## Information shown:
----

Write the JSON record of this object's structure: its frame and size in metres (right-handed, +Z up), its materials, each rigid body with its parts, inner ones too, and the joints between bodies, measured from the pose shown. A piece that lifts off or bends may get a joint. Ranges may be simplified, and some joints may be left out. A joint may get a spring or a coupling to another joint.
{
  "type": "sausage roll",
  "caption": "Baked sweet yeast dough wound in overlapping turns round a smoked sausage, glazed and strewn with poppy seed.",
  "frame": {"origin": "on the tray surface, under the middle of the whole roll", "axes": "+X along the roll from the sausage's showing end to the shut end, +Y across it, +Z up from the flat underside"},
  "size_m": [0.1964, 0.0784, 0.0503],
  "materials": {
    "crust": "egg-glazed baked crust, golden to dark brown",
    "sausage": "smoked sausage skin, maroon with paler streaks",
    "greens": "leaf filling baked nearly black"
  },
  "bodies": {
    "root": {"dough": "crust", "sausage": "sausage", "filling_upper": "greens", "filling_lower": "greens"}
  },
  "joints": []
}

----

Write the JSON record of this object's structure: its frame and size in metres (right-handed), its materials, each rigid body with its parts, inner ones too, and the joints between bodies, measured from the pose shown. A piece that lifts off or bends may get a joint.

----

## Given request:
List every line above containing the word "frame".

## Worked solution:
Write the JSON record of this object's structure: its frame and size in metres (right-handed, +Z up), its materials, each rigid body with its parts, inner ones too, and the joints between bodies, measured from the pose shown. A piece that lifts off or bends may get a joint. Ranges may be simplified, and some joints may be left out. A joint may get a spring or a coupling to another joint.
  "frame": {"origin": "on the tray surface, under the middle of the whole roll", "axes": "+X along the roll from the sausage's showing end to the shut end, +Y across it, +Z up from the flat underside"},
Write the JSON record of this object's structure: its frame and size in metres (right-handed), its materials, each rigid body with its parts, inner ones too, and the joints between bodies, measured from the pose shown. A piece that lifts off or bends may get a joint.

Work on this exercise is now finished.